We were both pleased that we had been but we would also admit to being quite relieved that we could drive away from it, unless S-21 which sits darkly in the middle of the city.

We were dropped off outside guesthouse but had to find a Canadia bank ATM so there was no chance to hide under the covers and think about what we'd seen. As we passed the stadium, we noticed lots of people seemingly dancing around the rim of it so we took a closer look.  It felt quite off going into a stadium without having to pay anything or speak to anyone but it was full of ordinary people exercising. We passed several volleyball matches and football matches outside on the flat section and then made our way up the hill to the top level of the seats (I'm sure there's a technical term but I don't know it!)  where several large groups of people did aerobics to loud, distorted music. Down below us there were people running around both the bleachers and the track: some wore sports clothes but most just had on their work clothes.
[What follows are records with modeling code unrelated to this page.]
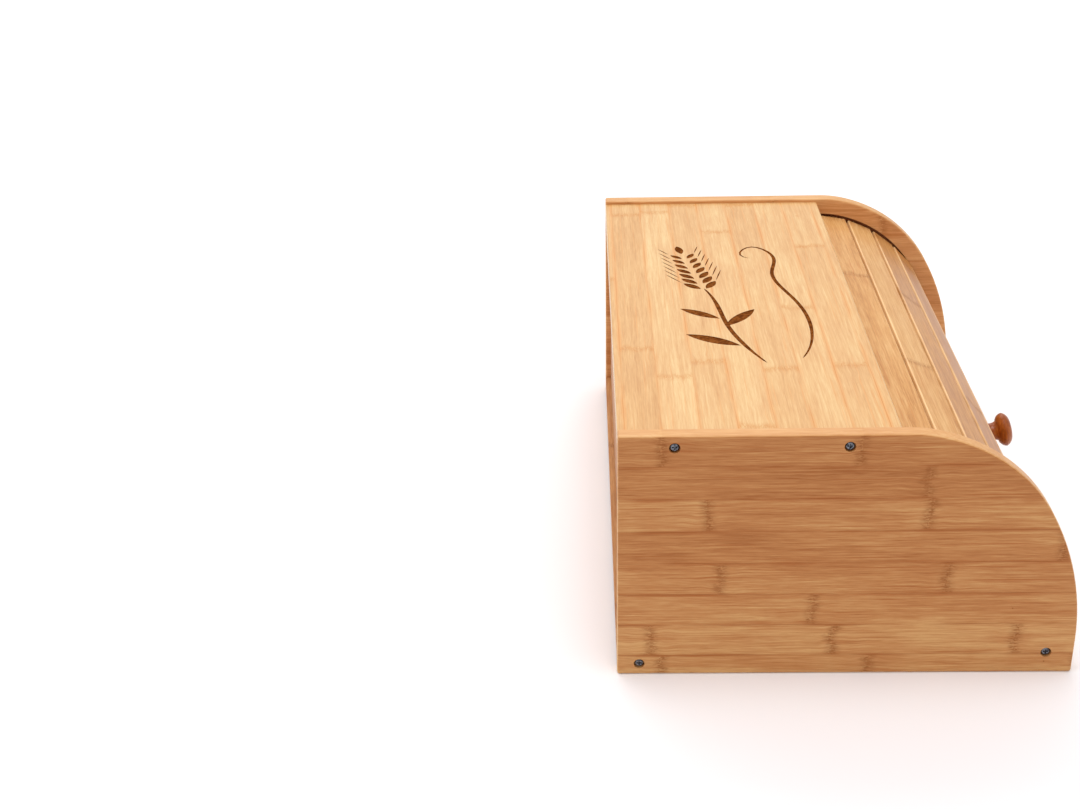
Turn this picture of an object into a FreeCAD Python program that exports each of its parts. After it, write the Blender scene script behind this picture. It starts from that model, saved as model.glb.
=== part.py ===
import FreeCAD, Part
import math
import os

# Roll-top bread bin of laminated bamboo.
# X runs to the right seen from the front, the front faces -Y, Z is up.
# The origin is under the middle of the bin, knob included. All values are in mm.

# Case
WIDTH = 396.0
HEIGHT = 162.0
REAR_Y = 138.5
CURVE_Y = -26.0
PROFILE_ARCS = ((77.0, 12.0), (103.0, 48.0), (178.0, 30.0))  # radius, degrees, from the top down
SIDE_T = 10.0
SIDE_EDGE_R = 1.4
SIDE_CORNER_R = 1.5

# Groove in each side panel that guides the slats
GROOVE_OUTER_INSET = 11.8
GROOVE_INNER_INSET = 23.5
GROOVE_DEPTH = 6.0
GROOVE_REAR_Y = 118.5

# Fixed boards between the side panels
TOP_T = 10.0
TOP_DROP = 2.5
TOP_FRONT_Y = -23.0
BOARD_EDGE_R = 1.0
BOTTOM_T = 9.0
FOOT_GAP = 3.0
BACK_T = 5.0
BACK_INSET = 4.0
BACK_GAP = 0.8
BACK_TONGUE = 4.0
RAIL_INSET = 12.0
RAIL_T = 12.0
RAIL_TOP = 25.5
RAIL_EDGE_R = 1.5
TONGUE_T = 4.0
TONGUE_L = 3.0
TONGUE_PLAY = 0.15

# Case screws, four in each side panel: place along Y and Z
SCREW_SEATS = ((106.3, 154.5), (8.0, 154.5), (125.2, 7.5), (-117.1, 14.2))
SCREW_HEAD_R = 2.65
SCREW_HEAD_H = 2.0
SCREW_RECESS = 1.0
SCREW_SHANK_R = 1.6
SCREW_GRIP = 30.0
SCREW_TIP = 5.0
SEAT_R = 3.25
CROSS_L = 3.1
CROSS_W = 0.8
CROSS_D = 1.2

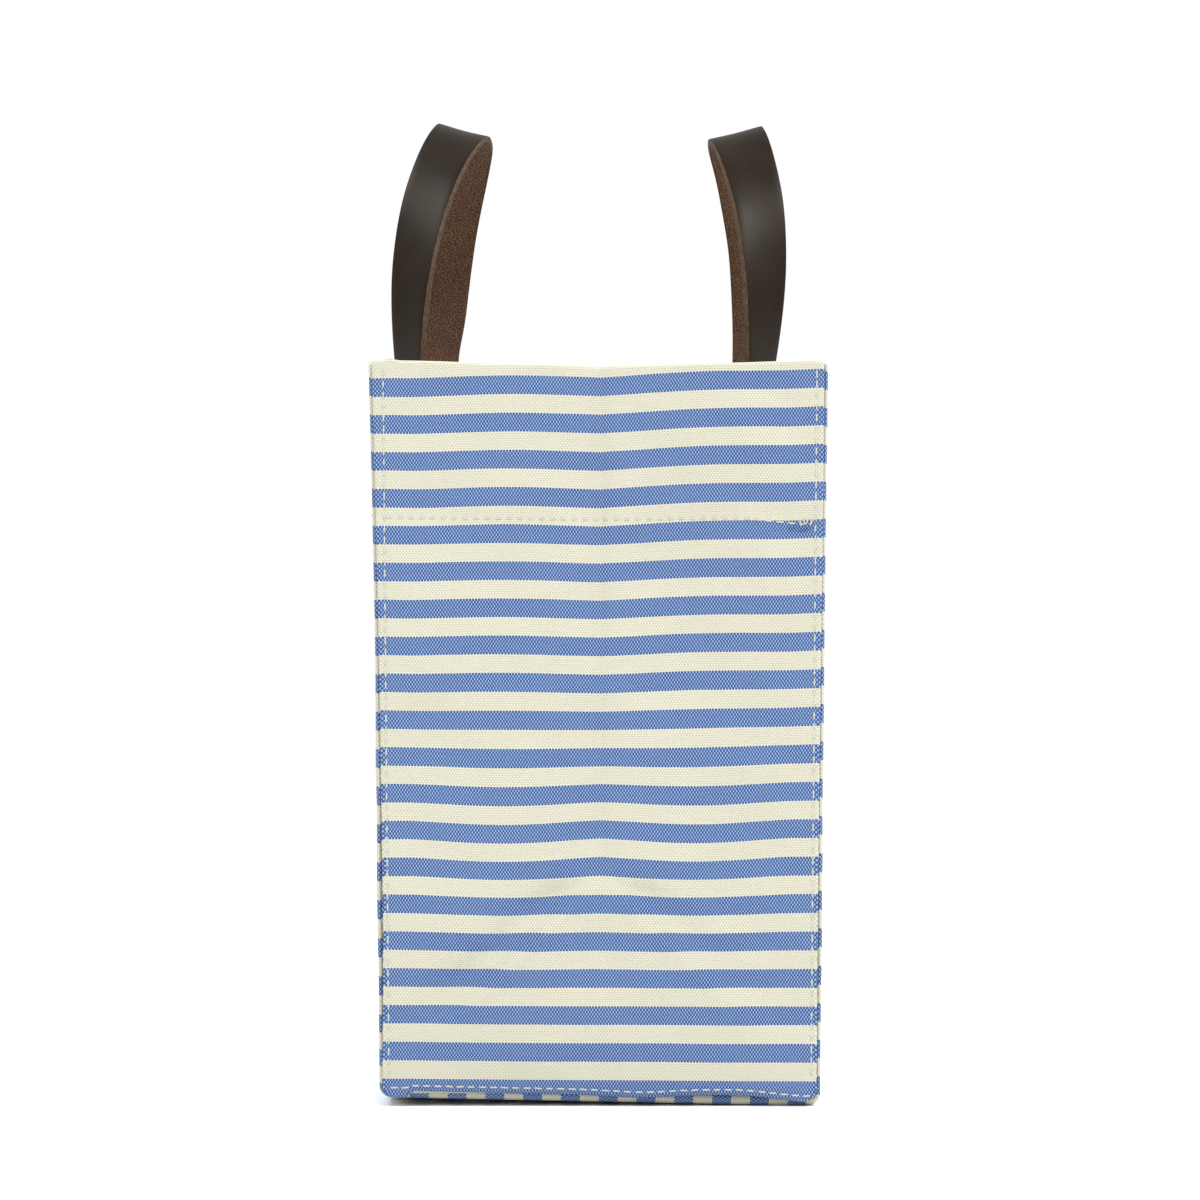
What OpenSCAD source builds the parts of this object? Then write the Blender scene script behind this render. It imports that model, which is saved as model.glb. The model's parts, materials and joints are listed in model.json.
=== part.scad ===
// Striped canvas mail sack with box gussets and two leather strap handles.
// The long side runs along Y and the front face looks along -X.
// The right-hand gusset is at -Y, and the base stands on z = 0.

/* [Bag] */
// Length of the bag along its wide faces
bag_length = 330; // [300:5:380]
// Depth of the bag across its gussets
bag_depth = 150; // [140:2:180]
// Height of the cloth from the base to the mouth
bag_height = 241; // [200:1:280]
// Thickness of the canvas
cloth = 0.8; // [0.6:0.1:1]
// Radius where the wide faces turn under into the base
base_radius = 4; // [3:0.5:8]

/* [Mouth] */
// How far the front face leans in at its right-hand strap
front_sag_right = 4.6; // [0:0.2:14]
// How far the front face leans in at its left-hand strap
front_sag_left = 12.6; // [0:0.2:14]
// How far the back face leans in at both straps
back_sag = 15.6; // [0:0.2:18]
// Height at which the faces begin to lean in
sag_foot = 40; // [20:5:90]
// How far the centre crease of each gusset is pushed in at the mouth
gusset_dip = 14; // [4:1:20]
// Depth of the hem facing inside the mouth
facing_height = 50; // [40:1:60]

/* [Handles] */
// Width of the leather strap
strap_width = 21; // [18:1:26]
// Thickness of the leather strap
strap_thickness = 2.5; // [2:0.25:4]
// Distance between the two legs of one handle
strap_spacing = 100; // [80:2:120]
// Height of the line above the mouth where the strap flexes
flex_lift = 5; // [5:0.5:8]
// Height of the handles above the mouth
handle_rise = 105; // [90:1:130]
// Distance of the handle tops from the middle of the bag
top_reach = 50; // [46:1:56]
// Angle at which each handle's top tips in towards the mouth, in degrees
top_bank = 18; // [0:1:25]
// Length of strap sewn down below the mouth
tail_length = 42; // [34:1:46]

/* [Seams] */
// Distance of the topstitching from the gusset's edges
stitch_inset = 4; // [3:0.5:6]
// Width of the sewing thread
thread = 0.6; // [0.4:0.1:0.8]
// Width of the tape that binds the inside seams
binding_width = 10; // [8:0.5:12]
// Thickness of the bound seam
binding_thickness = 1.8; // [1.2:0.1:2.4]

/* [Hidden] */

gap = 0.2;                       // between sheets that are sewn together
half_l = bag_length / 2;
half_d = bag_depth / 2;
front_sag = [front_sag_right, front_sag_left];
rear_sag = [back_sag, back_sag];

facing_face = cloth + gap;       // depth of the facing's outer side
strap_face = 2 * (cloth + gap);  // depth of the strap's outer side
strap_centre = strap_face + strap_thickness / 2;
flex_z = bag_height + flex_lift;
arch_top = bag_height + handle_rise - strap_width / 2 * sin(top_bank)
           - strap_thickness / 2 * cos(top_bank);
tail_top = bag_height + 1;
tail_foot = bag_height - tail_length;

leg_bulge = 2.4;                 // the legs bow outward between mouth and top
leg_tuck = 0.15;                 // the legs close in faster than a half ellipse
arch_power = 0.85;               // squares the arch
sewn_turn = 24;                  // how far the strap turns just above its sewn ends
sewn_power = 16;
strap_edge = 0.8;                // chamfer of the strap's edges

face_rows = 12;
face_columns = 24;
corner_steps = 4;
fold_rows = 8;                   // rows below the top of the gusset's triangular fold
upper_rows = 9;
fold_height = half_d - 2;        // the 45 degree creases meet here
gusset_foot = 0.4;
thread_height = 0.3;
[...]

After heading down the steps into the 'bowl' of the stadium, I couldn't resist and Matt went to sit down while I did a couple of laps in my flip flops. We're so used to being  crowded or penned in in many ways that it was a real relief just to be able to run, unhindered and without having to be self-conscious. The sun was going down, it was getting cooler and there was a tremendous atmosphere; I just wished I was a little fitter so I could have carried on for longer.

When I stopped, Matt was sat talking to a Cambodian Mr.T.  who was wearing camoflauge t-shirt, trousers and radio, and was fiddling with his handcuffs while he smoked a huge cigar. I wasn't sure if he'd picked up a nutter but it turned out that he was in the Cambodian army and worked defending the Thai border. We weren't sure why he was in fatigues but he was a huge fella so weren't going to question it.

We finally found the ATM and after a quick stop to admire the huge range of extraordinarily expensive Lock & Lock tupperware in the flashy mall, we bought fruit and a French stick and went back to our room for an early night.